Dr. Stephen Elledge Video (Text Version)
The DoD Innovator Award has allowed me to spend almost half of my effort on breast cancer and developing methods that will enable both my lab and other laboratories to attack the problem from a genetic point of view. And what we've been doing has been centered around developing the tools to turn off genes in human cells one at a time. And so what we're hoping to be able to do is to instead of guessing at the genes that you might want to inactivate to kill a tumor, we want the tumor to tell us what genes it needs to be a tumor. So if one at a time we can turn off a human gene and ask what sort of aspect of cancer now is no longer there, we can determine which genes are important for that. For example, the ability to proliferate or exist in an unusual location in your body - that's a characteristic of tumors. So we can find which genes those cells depend upon and those become drug targets. So it's a very unbiased way to look at potential drug targets for cancer therapies.
Another application of the methods that we've developed meshes well with some of the other sorts of approaches that people are taking to cancer, which are sort of the cancer genome atlas, which is an approach that takes a more physical view of the tumor to figure out how the genes are amplified or deleted. Once they find genes that appear to be for example amplified or over-expressed, you have to figure out which ones are the actual important ones in that group because a lot of genes are affected. And our methods which allow you turn off genes one at a time, allow you to test which of those genes are important. Alternatively, if you delete a gene and it makes you more cancer-like, we can turn off that gene in normal cells and ask did those cells become cancer-like and we can figure out which of the genes that are part of some relatively large deletion in the genome, which of those genes are the important genes that are contributing to the cancer phenotype.
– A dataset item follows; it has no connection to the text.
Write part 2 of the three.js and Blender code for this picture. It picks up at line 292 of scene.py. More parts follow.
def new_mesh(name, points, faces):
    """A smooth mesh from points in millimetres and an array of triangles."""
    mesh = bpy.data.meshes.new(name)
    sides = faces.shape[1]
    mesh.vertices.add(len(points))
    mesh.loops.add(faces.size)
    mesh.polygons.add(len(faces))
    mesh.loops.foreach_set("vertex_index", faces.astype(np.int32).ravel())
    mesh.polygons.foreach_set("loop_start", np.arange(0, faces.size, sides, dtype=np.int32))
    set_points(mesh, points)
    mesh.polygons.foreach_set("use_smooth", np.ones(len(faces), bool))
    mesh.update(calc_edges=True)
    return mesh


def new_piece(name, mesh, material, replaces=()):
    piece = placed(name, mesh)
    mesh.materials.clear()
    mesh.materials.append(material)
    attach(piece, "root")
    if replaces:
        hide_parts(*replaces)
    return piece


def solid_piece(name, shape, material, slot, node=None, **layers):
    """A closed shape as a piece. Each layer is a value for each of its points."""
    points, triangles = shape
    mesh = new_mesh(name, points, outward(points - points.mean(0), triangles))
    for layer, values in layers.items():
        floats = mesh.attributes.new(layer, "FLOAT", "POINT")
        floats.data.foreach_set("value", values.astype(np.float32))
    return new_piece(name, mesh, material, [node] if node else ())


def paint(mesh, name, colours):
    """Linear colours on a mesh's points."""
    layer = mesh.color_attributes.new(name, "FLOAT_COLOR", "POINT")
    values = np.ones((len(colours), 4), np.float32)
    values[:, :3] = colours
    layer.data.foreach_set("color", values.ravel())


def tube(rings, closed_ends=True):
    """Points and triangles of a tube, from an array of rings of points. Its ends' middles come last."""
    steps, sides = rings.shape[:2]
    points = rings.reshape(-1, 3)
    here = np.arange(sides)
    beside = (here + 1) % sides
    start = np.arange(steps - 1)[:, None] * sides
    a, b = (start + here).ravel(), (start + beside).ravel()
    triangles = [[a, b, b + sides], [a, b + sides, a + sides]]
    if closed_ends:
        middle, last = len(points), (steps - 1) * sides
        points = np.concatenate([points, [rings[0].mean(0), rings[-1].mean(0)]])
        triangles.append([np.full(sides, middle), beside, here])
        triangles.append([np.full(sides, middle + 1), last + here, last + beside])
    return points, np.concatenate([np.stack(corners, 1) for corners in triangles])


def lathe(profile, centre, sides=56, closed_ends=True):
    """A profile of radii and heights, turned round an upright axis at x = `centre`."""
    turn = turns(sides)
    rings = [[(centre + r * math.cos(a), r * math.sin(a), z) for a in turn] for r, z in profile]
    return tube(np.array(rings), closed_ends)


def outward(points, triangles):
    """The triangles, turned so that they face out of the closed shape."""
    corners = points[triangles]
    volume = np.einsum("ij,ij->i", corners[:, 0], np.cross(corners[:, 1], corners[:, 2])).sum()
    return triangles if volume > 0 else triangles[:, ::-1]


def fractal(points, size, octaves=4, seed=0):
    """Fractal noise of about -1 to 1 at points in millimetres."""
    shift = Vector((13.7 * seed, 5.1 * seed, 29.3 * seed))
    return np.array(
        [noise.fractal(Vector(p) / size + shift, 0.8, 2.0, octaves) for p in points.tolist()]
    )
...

Our lab collaborates very closely with that of Dr. Gregory Hannon's at Cold Spring Harbor and Greg was an Innovator Awardee. He got an Innovator Award I think a year before I did and he is an expert in this methodology called RNA Interference. He's one of the pioneers in that methodology and he and I met at Cold Spring Harbor and decided to join forces to try to make a library that would allow us to be able to control individual genes. And so the funding from the Innovator Award for both Greg and myself has allowed us to really push this area forward to the point where we're basically performing a genome project to design methods to turn off these genes. And so this has been a very close collaboration back and forth between my lab and Greg's lab now for over five years and it would not have been possible without the funding from the Innovator Award and the DoD.
The benefit of having funding like the Innovator Award allows me to train a number of individuals in these developing methods and technologies that can be applied to breast cancer and I've had several people from my laboratory go on and start their own laboratories to study breast cancer and several more are waiting in the wings to do the same. So it's actually paying for itself in dividends I think in the future by allowing us both the freedom to develop the new methods and the new ideas as well as training the people in how to use them so they can start their own laboratories and carry the tradition forward.